We didn’t starve ourselves (figuratively or literally!): My wife and I find joy in spending time with our animals. I’m still under 30, and not sure about children, but I’m all about caring for animals in a state that is so friendly toward them. Getting a puppy was a scary financial decision, but after weighing out our options, we knew that our joy was also part of the equation. Blue has been such a warm light in trying times, and we love having her around! She gets along with our two cats (one is 18 and not the easiest to please), and we’re fortunate to live in a city that is incredibly dog-friendly. “Splurging” on getting a puppy has brought nothing but positive energy to our lives, as has being realistic about the other things that give us joy.
After making a big decision like a puppy that reminded us she’d be with us for at least the next ten years, it caused me to evaluate myself and my worth in my career. I looked through my employee handbook, and took the steps necessary to ask for a re-evaluation of my salary, and it worked! Being afraid to ask for what I deserved was holding me back, but it was easy for my supervisor to hear, and it gave us the opportunity to pocket a little more toward saving. We also love travel, but we knew the way we were doing it before wasn’t working for us. Instead, we made plans to stay semi-local and drive to places that we wanted to see.
We went to Moab, UT three times last year to camp, bringing food we already had from home along with camping gear we already owned. We saw the other cities that were hubs for airlines and made inexpensive round-trip visits to see friends (I’m talking Denver to Dallas for a weekend jaunt for $100 round trip total!), planning ahead so we could cook food at the house and use time walking around and window shopping as free entertainment. We know the things that bring us joy are worth it, and similar to fad diets, when you starve yourself from something, you become more apt to binge. We are admittedly guilty of splurging occasionally, but it’s nowhere where it could be had we ignored giving ourselves small pleasures here and there.
We didn’t avoid the difficult conversations: My wife knew that my private student loans were the thing holding me back from making higher mortgage payments on a new home. When we sold our home in the middle of winter, we had some decisions to make. Technically, the home was under her name. I paid half of everything, but upon purchase, it was her money that made the down payment, and my name was not on the title. We discussed this often, and in our marriage, we truly function as “what’s mine is yours.” We do have separate bank accounts, but all joint purchases and spending is done from one account that we funnel bill money into. And to her, me putting into that account every month meant that the home was equally ours. So when the home sold, my wife said that no questions asked, part of the profits we made from the sale were going to pay off the $21,000 I had in private loans — all of it.

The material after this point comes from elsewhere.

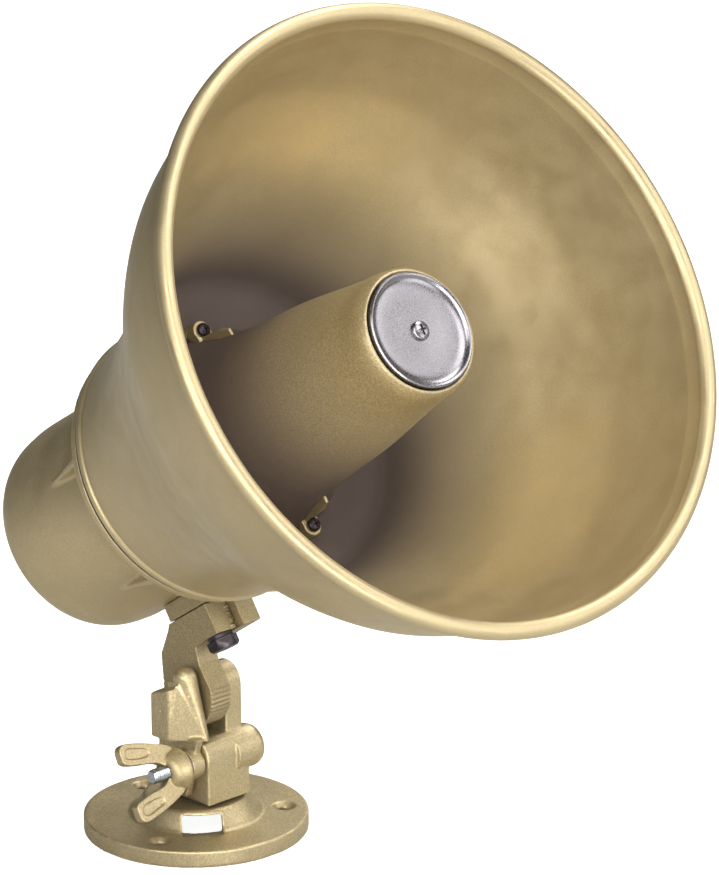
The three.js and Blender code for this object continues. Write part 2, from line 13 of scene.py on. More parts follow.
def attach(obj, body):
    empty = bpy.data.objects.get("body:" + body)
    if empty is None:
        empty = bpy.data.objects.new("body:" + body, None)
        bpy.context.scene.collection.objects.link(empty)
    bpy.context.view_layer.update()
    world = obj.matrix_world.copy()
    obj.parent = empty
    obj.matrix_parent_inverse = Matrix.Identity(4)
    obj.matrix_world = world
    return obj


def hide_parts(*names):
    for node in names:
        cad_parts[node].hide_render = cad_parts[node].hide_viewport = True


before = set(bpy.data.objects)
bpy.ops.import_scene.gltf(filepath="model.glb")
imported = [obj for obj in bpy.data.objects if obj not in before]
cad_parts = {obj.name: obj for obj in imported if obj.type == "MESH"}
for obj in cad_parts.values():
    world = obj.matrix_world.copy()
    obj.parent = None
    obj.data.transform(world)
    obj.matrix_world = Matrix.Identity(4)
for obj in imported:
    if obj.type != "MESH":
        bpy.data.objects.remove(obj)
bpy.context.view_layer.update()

MM = 0.001

# ---- camera: the view that the photograph was taken from --------------------------------------------
AZIMUTH = math.radians(-42.902)
ELEVATION = math.radians(20.069)
ROLL = math.radians(-0.729)
DISTANCE = 5.0
TARGET_RIGHT, TARGET_HEIGHT = 0.066446, 0.163626
LENS, SENSOR = 525.9, 36

right = Vector((math.cos(AZIMUTH), math.sin(AZIMUTH), 0))
back = Vector((math.sin(AZIMUTH) * math.cos(ELEVATION), -math.cos(AZIMUTH) * math.cos(ELEVATION),
               math.sin(ELEVATION)))
up = back.cross(right)
right, up = (right * math.cos(ROLL) + up * math.sin(ROLL), up * math.cos(ROLL) - right * math.sin(ROLL))
target = right * TARGET_RIGHT + Vector((0, 0, TARGET_HEIGHT))

camera_data = bpy.data.cameras.new("camera")
camera_data.lens = LENS
camera_data.sensor_width = SENSOR
camera_data.clip_start, camera_data.clip_end = 0.1, 50
camera = bpy.data.objects.new("camera", camera_data)
bpy.context.scene.collection.objects.link(camera)
facing = Matrix((right, up, back)).transposed().to_4x4()
camera.matrix_world = Matrix.Translation(target + back * DISTANCE) @ facing
bpy.context.scene.camera = camera

# ---- dimensions shared with the frame ---------------------------------------------------------------
HORN_TILT = math.radians(34.34)
SEAM = Vector((0, -3.21, 153.02))
BOLT = Vector((0, -11, 33))
HINGE = Vector((0, -1.9, 58.5))
BASE_TURN = math.radians(-36.3)
LUG_R, LUG_A = 43.45, 44
LUG_ANGLES = (98, 278)
BADGE_A = 156.9
FLANGE_R, FLANGE_BACK, FLANGE_FRONT = 55.4, -4.5, -0.9
COVER_SCREW_R = 49.6
COVER_SCREW_ANGLES = (52, 128, 195, 345)
COVER_RIB_ANGLES = (90, 22, 158, 229, 311)

IN_HORN = Matrix.Translation(SEAM) @ Matrix.Rotation(math.pi / 2 - HORN_TILT, 4, "X")
ON_BASE = Matrix.Rotation(BASE_TURN, 4, "Z")
ALONG_X = Matrix.Rotation(math.pi / 2, 4, "Y")
ON_BOLT = Matrix.Translation(BOLT) @ ALONG_X
AS_IS = Matrix.Identity(4)


# ---- meshes -----------------------------------------------------------------------------------------
def new_object(name, mesh):
    obj = bpy.data.objects.new(name, mesh)
    bpy.context.scene.collection.objects.link(obj)
    return obj


def mesh_of(name, verts, faces, place=AS_IS):
    mesh = bpy.data.meshes.new(name)
    mesh.from_pydata([place @ Vector(v) * MM for v in verts], [], faces)
    mesh.validate()
    edit = bmesh.new()
    edit.from_mesh(mesh)
    bmesh.ops.remove_doubles(edit, verts=edit.verts, dist=1e-7)
    bmesh.ops.recalc_face_normals(edit, faces=edit.faces)
    edit.to_mesh(mesh)
    edit.free()
    return mesh


def smooth_line(points, step=1.5):
    """A Catmull-Rom curve through the points, cut into lengths of about step."""
    line = []
    for i in range(len(points) - 1):
        p0 = points[max(i - 1, 0)]
        p1, p2 = points[i], points[i + 1]
        p3 = points[min(i + 2, len(points) - 1)]
        count = max(1, round(math.dist(p1, p2) / step))
        for j in range(count):
            t = j / count
            line.append(tuple(
                0.5 * (2 * b + (c - a) * t + (2 * a - 5 * b + 4 * c - d) * t * t
                       + (3 * b - a - 3 * c + d) * t ** 3)
                for a, b, c, d in zip(p0, p1, p2, p3)))
    line.append(tuple(points[-1]))
    return line


def rounded(points, radius=0.5, steps=3):
    """The outline with each inner corner replaced by a small arc."""
    line = [points[0]]
    for before, corner, after in zip(points, points[1:], points[2:]):
        b, c, a = Vector(before), Vector(corner), Vector(after)
        reach = min(radius, (b - c).length * 0.45, (a - c).length * 0.45)
        start = c + (b - c).normalized() * reach
        end = c + (a - c).normalized() * reach
        for i in range(steps + 1):
            t = i / steps
            line.append(tuple(start * (1 - t) ** 2 + c * 2 * t * (1 - t) + end * t * t))
    line.append(points[-1])
    return line


def lathe(name, points, place=IN_HORN, segments=128, closed=False):
    """A shape turned about Z from (radius, height) points."""
    verts, faces = [], []
    for r, z in points:
        for i in range(segments):
            angle = 2 * math.pi * i / segments
            verts.append((r * math.cos(angle), r * math.sin(angle), z))
    rows = len(points) if closed else len(points) - 1
    for row in range(rows):
        one, two = row * segments, (row + 1) % len(points) * segments
        for i in range(segments):
            j = (i + 1) % segments
            faces.append((one + i, one + j, two + j, two + i))
    return mesh_of(name, verts, faces, place)


def rod(name, r, low, high, place, edge=0.4):
    return lathe(name, rounded([(0, low), (r, low), (r, high), (0, high)], edge), place, 48)


def ring(inner, outer, low, high):
    return [(inner, low), (outer, low), (outer, high), (inner, high)]


def box_mesh(name, x, y, z, place):
    verts = [(a, b, c) for a in x for b in y for c in z]
    faces = [(0, 1, 3, 2), (4, 6, 7, 5), (0, 4, 5, 1), (2, 3, 7, 6), (0, 2, 6, 4), (1, 5, 7, 3)]
    return mesh_of(name, verts, faces, place)


def hull_mesh(name, points, place=AS_IS):
    """The convex hull of the points."""
    edit = bmesh.new()
    for p in points:
        edit.verts.new(place @ Vector(p) * MM)
    made = bmesh.ops.convex_hull(edit, input=edit.verts)
    spare = [v for v in made["geom_interior"] if isinstance(v, bmesh.types.BMVert)]
    bmesh.ops.delete(edit, geom=spare, context="VERTS")
    bmesh.ops.recalc_face_normals(edit, faces=edit.faces)
    mesh = bpy.data.meshes.new(name)
    edit.to_mesh(mesh)
    edit.free()
    return mesh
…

I was incredibly uncomfortable with it, and felt like it was her money, not mine, that would be making the payment. Coming from a poor background, I was not comfortable being cared for in such a massive way. But for my wife, she saw it as a way for us to afford more home later, and for me to take the money allocated toward paying monthly on a nearly 10% interest rate, barely skimming the principal amount, and put it toward the new mortgage. After a lot of heartfelt discussion and a few tears, we came to the same conclusion: paying off these loans was the right move for both of us. My wife used part of the profits of the sale to pay off her credit card debt as well, and we both ended up on top, able to purchase a home that will fit whatever decisions we make moving forward. It also gave us the chance to practice something that doesn’t often come up in the day-to-day: conversations with deep meaning, asking us to look much farther into the future than the meal plan for the next week. We are now prepared to dive into the second home, using the rest of our profits from the sale on basic renovations that we’re going to do mostly ourselves. I think this is the most important step toward making large financial changes — in being serious with ourselves and those involved in our financial resiliency, we can make positive changes that we never saw possible. I’ll be 30 in a year and a half, and I still can’t believe that I will own a home, a car, and no private student loan debt. Thankfully, after a few years of fumbles and lessons learned, I am going to be able to make even greater strides toward financial stability moving forward.